4. Can carbide roll rings be used in low-volume production environments?

Yes. However, the higher initial cost may not pay off in low-volume or low-abrasion settings unless the process still involves significant thermal cycling or abrasive wear. If those conditions exist, carbide’s longer life and reduced maintenance can outweigh the premium. For low-abrasion contexts, conventional materials may be more cost-effective — a short pilot and TCO estimate will clarify the best choice.

5. How do carbide roll rings affect the quality of the final product?

Carbide rings help maintain precise dimensions and reduce surface defects during rolling. Their hardness and wear resistance lower occurrences of scratches, laps and edge chipping, improving surface integrity. That reduces scrap, cuts rework and supports higher-quality grades, which benefits downstream processing and customer satisfaction.

6. What are the economic implications of switching to carbide roll rings?

Switching can lower lifecycle costs by extending service life and cutting maintenance and downtime. While the upfront investment is higher, long-term savings from fewer replacements, less downtime and higher throughput often produce a favorable ROI. Conduct a TCO analysis and pilot trials to estimate the payback period for your operation.

7. How does the performance of carbide roll rings compare in different industrial applications?

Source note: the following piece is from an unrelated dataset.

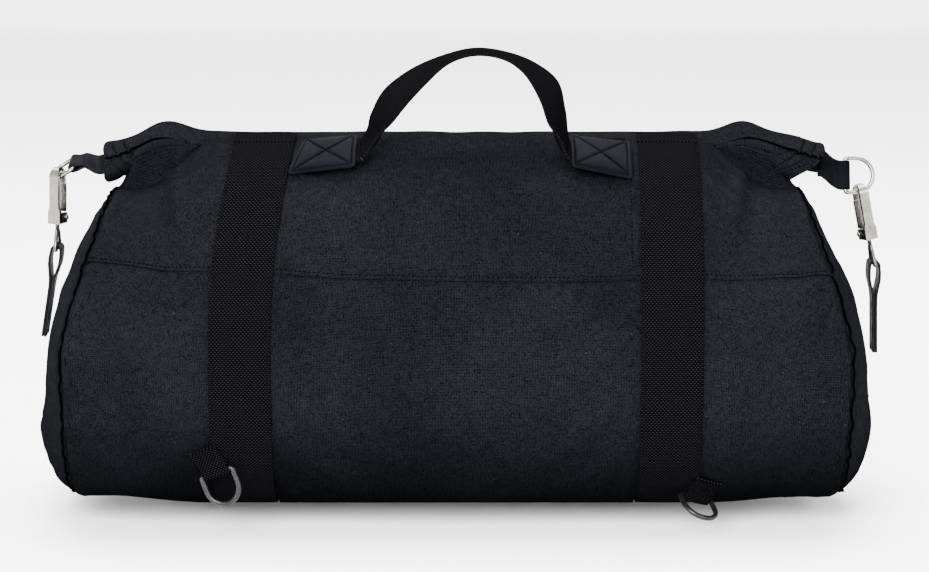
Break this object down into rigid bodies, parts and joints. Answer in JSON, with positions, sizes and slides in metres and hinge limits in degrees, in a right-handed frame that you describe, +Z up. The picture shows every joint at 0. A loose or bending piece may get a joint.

Carbide performs especially well in high-abrasion and thermally demanding applications like wire rod mills, rebar production and seamless pipe manufacturing. Benefits vary by application: wire rod mills gain higher allowable speeds and reduced edge wear, rebar mills see fewer changeovers, and seamless pipe production benefits from improved dimensional stability. Understanding specific line failure modes helps determine where carbide offers the most value.